Several bills have been introduced in Congress to amend PUHCA along these lines. While the proposed amendments are controversial, as this is written, broad support appears to be emerging for some type of PUHCA reform. The primary issue is how much additional electricity-related legislation will be appended to the modest PUHCA reforms that are actually necessary to remove unnecessary barriers to competition. Proponents of transmission access and pricing reforms have tied PUHCA reform to new transmission legislation. The debate about PUHCA reform has also triggered debates about a variety of other electricity issues including state versus federal regulatory jurisdiction, regional regulation, and least-cost planning. None of these additional reform proposals is necessary for the kind of surgical PUHCA reform that I have outlined to help to promote competition in generation. Some of the proposed reforms may be desirable in their own right. Others are not.
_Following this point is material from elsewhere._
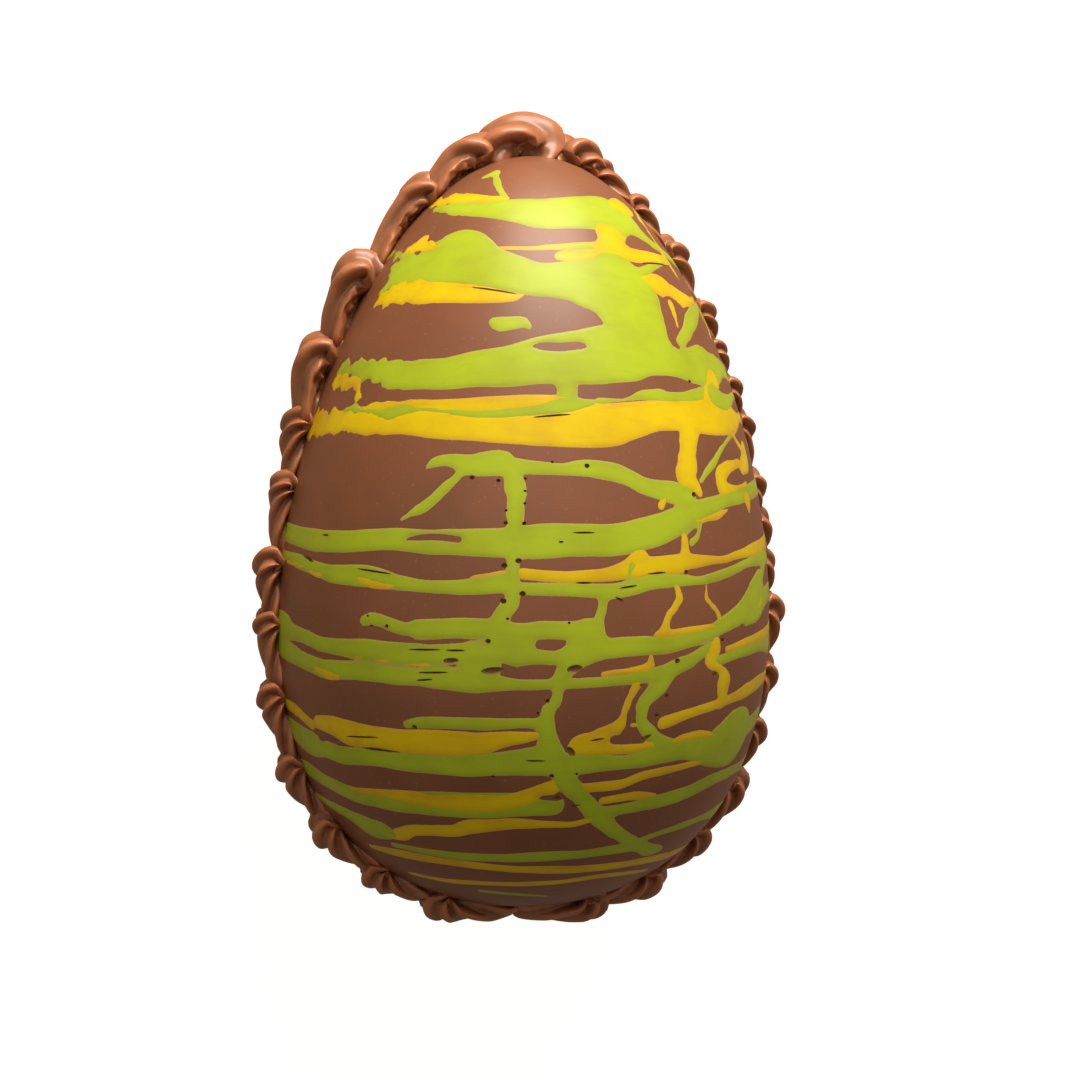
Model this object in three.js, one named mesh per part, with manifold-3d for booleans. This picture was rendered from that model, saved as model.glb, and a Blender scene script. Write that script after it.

It would be a shame, however, to hold PUHCA reform hostage to other electricity policy issues that can be, and probably should be, addressed separately.

Conclusions

A thriving competitive market for generating service provided by generating companies that are not subject to traditional price and entry regulation has emerged in the United States. Increased competitive opportunities in generation promise to reduce electricity costs and foster reliance on a more diverse set of generating alternatives. The further development of this market requires significant regulatory changes at the state level. It also requires continuing the process of reforming federal rate regulation of wholesale power transactions Legislation is needed to remove barriers to competition created by PUHCA. Absent a complete set of regulatory and statutory reforms that clearly recognize a state and federal policy commitment to promoting competition where it works well compared with regulation, the evolution of competitive generation markets will be unnecessarily constrained to the disadvantage of consumers and the economy.

Selected Readings

Joskow, P.L. "Regulatory Failure, Regulatory Reform, and Structural Change in the Electric Power Industry:" Brookings Papers on Economic Activity: Microeconomics (1989).

Joskow, P.L. "The Evolution of an Independent Power Sector and Competitive Procurement of New Generating Capacity:" Research in Law and Economics. Greenwich, Conn.: JAI Press, 1991.

Tenenbaum B.W and Henderson, J.S. "The History of Market-Based Pricing." Electricity Journal, Vol. 4 (1991).